Optimizing Purchase Order Data Extraction with Machine Learning


Case Study


Wissen Team


May 24, 2024


Our client, a leading global manufacturing firm, faced challenges in efficiently extracting data from purchase orders loaded into their CRM system by customers. The manual extraction process, prone to errors and language barriers, incurred significant costs for the firm.
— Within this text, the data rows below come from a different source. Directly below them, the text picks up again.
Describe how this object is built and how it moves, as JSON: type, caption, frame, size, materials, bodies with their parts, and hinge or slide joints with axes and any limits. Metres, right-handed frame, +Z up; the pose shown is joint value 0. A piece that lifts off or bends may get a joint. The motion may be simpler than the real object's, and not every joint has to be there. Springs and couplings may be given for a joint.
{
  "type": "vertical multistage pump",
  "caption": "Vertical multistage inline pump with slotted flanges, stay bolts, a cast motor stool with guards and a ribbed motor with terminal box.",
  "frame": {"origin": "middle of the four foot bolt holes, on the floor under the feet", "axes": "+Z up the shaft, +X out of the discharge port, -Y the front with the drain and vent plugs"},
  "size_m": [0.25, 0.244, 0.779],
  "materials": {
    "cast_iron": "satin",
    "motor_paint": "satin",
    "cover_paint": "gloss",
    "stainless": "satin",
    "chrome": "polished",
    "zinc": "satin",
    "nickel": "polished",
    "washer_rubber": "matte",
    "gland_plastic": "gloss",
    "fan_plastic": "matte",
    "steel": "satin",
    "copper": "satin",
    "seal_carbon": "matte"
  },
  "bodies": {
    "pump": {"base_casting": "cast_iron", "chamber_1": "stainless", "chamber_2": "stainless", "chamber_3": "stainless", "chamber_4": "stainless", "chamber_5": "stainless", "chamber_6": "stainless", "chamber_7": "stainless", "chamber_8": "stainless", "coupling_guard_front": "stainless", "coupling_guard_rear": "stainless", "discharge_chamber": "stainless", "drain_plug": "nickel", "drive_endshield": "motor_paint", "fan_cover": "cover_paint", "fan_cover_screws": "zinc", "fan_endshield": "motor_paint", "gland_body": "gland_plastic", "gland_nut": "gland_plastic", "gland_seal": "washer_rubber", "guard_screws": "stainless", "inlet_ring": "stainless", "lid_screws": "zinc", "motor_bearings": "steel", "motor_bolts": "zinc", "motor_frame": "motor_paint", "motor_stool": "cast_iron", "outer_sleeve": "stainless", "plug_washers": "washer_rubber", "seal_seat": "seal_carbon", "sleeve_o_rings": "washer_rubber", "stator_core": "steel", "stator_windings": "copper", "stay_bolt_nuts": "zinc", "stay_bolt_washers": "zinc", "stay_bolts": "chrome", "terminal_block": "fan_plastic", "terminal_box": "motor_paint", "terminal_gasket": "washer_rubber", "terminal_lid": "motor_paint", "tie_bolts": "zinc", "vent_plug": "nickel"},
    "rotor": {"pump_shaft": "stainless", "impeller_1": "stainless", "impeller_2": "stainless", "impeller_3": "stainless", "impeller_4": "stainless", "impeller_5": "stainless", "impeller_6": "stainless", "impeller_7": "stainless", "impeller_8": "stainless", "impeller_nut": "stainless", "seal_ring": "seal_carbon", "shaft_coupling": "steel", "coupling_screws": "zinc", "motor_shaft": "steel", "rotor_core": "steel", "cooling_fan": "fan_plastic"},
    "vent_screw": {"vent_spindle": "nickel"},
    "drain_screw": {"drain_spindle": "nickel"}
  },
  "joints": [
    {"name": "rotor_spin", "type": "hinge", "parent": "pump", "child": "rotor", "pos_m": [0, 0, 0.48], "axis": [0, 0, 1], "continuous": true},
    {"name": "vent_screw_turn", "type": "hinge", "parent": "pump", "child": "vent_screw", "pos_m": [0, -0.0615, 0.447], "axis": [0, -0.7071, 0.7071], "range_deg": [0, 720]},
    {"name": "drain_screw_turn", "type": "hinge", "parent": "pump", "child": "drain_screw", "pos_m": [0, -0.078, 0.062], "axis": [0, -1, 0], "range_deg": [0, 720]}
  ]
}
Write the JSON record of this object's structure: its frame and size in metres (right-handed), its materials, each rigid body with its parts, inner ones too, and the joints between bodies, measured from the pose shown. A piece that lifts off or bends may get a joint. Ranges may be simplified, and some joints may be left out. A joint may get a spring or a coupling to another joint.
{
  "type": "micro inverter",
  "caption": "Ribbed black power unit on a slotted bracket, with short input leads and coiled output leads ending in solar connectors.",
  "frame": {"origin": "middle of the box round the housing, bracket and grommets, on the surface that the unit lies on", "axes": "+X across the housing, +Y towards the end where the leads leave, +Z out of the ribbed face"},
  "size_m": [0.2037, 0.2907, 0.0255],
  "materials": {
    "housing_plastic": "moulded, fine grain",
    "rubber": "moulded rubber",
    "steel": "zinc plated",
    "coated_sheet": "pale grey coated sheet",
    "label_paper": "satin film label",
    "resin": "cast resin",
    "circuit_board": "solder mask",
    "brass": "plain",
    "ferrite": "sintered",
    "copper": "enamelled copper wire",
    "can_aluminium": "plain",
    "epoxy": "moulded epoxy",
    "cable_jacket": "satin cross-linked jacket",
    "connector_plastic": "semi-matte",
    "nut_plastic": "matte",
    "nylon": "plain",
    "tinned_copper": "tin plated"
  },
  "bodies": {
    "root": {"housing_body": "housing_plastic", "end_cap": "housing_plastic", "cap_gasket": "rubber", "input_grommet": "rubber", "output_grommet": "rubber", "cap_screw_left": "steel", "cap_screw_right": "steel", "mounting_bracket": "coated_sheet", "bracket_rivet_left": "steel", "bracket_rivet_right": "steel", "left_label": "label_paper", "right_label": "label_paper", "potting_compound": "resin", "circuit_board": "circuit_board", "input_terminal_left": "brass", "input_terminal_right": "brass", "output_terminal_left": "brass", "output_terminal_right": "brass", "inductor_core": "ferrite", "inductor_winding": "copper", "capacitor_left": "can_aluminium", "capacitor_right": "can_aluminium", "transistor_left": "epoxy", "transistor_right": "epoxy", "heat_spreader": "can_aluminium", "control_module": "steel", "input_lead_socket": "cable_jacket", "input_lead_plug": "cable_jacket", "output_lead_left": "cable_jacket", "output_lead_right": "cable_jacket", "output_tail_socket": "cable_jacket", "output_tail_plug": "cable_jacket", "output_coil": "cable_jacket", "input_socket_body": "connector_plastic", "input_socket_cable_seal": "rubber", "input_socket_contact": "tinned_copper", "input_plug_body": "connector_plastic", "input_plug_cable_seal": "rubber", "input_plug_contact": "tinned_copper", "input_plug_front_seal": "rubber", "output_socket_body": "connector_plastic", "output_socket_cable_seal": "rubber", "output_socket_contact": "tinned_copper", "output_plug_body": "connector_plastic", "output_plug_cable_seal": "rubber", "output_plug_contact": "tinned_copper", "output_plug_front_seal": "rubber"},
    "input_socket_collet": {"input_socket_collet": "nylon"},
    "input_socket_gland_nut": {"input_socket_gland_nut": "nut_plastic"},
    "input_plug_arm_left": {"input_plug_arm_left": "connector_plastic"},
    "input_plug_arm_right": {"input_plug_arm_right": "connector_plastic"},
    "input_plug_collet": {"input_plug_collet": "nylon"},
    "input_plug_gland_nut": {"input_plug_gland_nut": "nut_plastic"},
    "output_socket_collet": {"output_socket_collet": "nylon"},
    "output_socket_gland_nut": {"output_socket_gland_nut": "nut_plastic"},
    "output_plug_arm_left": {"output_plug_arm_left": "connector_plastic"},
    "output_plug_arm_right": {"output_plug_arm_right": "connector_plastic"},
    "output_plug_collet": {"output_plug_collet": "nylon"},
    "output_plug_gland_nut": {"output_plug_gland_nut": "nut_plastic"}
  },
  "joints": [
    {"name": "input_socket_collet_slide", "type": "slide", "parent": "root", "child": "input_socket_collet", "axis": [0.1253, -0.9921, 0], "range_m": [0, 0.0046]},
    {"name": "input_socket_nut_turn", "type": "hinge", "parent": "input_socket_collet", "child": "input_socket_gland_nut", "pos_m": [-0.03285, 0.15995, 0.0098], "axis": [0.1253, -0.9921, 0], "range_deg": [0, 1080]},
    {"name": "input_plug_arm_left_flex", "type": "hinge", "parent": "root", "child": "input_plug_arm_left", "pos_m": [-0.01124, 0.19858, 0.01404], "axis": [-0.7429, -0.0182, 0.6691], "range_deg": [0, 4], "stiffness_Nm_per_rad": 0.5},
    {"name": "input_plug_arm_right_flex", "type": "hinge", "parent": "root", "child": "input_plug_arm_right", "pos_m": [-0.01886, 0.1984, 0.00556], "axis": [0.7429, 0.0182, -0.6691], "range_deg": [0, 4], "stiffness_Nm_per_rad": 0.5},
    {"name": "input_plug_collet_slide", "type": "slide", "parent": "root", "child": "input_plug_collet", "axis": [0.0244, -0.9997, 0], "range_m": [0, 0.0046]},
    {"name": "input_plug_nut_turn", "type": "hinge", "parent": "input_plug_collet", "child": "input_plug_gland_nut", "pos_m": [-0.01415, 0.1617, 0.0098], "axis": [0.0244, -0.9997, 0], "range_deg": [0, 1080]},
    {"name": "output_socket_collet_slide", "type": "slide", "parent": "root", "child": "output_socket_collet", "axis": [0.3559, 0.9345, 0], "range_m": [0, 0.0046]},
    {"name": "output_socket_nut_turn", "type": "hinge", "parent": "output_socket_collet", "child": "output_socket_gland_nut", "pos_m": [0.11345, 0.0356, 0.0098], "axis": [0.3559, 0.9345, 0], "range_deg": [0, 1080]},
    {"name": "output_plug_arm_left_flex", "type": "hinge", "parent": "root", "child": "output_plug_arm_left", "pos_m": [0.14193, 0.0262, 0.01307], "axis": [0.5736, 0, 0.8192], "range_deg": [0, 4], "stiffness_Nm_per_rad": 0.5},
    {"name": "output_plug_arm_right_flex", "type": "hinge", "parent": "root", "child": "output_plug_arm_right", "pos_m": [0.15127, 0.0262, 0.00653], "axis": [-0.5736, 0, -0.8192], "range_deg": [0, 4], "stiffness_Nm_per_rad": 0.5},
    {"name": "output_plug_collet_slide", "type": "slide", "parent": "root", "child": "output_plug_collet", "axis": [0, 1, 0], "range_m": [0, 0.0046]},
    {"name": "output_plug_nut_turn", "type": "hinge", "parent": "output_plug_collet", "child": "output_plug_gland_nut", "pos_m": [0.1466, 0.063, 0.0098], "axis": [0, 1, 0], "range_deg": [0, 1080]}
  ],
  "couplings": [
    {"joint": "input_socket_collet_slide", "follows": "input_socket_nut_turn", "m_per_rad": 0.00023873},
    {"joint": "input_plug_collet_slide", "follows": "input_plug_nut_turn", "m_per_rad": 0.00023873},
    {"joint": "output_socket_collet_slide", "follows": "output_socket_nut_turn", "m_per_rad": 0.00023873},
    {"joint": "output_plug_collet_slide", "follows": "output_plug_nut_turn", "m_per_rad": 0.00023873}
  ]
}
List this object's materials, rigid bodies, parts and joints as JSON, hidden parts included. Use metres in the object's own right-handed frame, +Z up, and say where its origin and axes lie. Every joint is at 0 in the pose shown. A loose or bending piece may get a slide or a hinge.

They needed a solution to automate this process and turned to Wissen for assistance.

Analyzing the Problem

  • Manual data extraction inefficiencies
  • Language and format variability in PDF purchase orders
  • High cost associated with manual intervention

Initial Challenges

  • Difficulty in automating data extraction across formats and languages
  • Risk of errors in the manual extraction process
  • Cost inefficiencies due to manual labor

Our Solution

  • Leveraging Wissen's Machine Learning expertise, we developed a robust solution to automate the extraction of data from purchase orders:
  • Utilized Machine Learning algorithms to train the system in various formats and languages.
  • Incorporated spatial relations and typographical information to extract data accurately from PDFs.
  • Implemented a learning mechanism allowing the system to adapt and automatically extract data from new documents of the same format.
  • Developed a language-agnostic and scalable solution capable of extracting complex information from headers and line items.
  • Offered an additional Optical Character Recognition (OCR) solution to extract data from scanned images, complementing the PDF Data Extractor.

Key Results Achieved

  • Significant reduction in manual labor costs
  • Improved accuracy and efficiency in data extraction
  • Streamlined purchase order processing
  • Enhanced scalability across geographies


Harnessing the power of Machine Learning and innovative data extraction techniques, Wissen successfully addressed our client's challenge of automating purchase order data extraction. The solution reduced manual intervention and associated costs while enhancing accuracy and scalability across diverse formats and languages. Moving forward, continuous refinement of the solution will further boost its effectiveness and drive operational efficiencies for our client.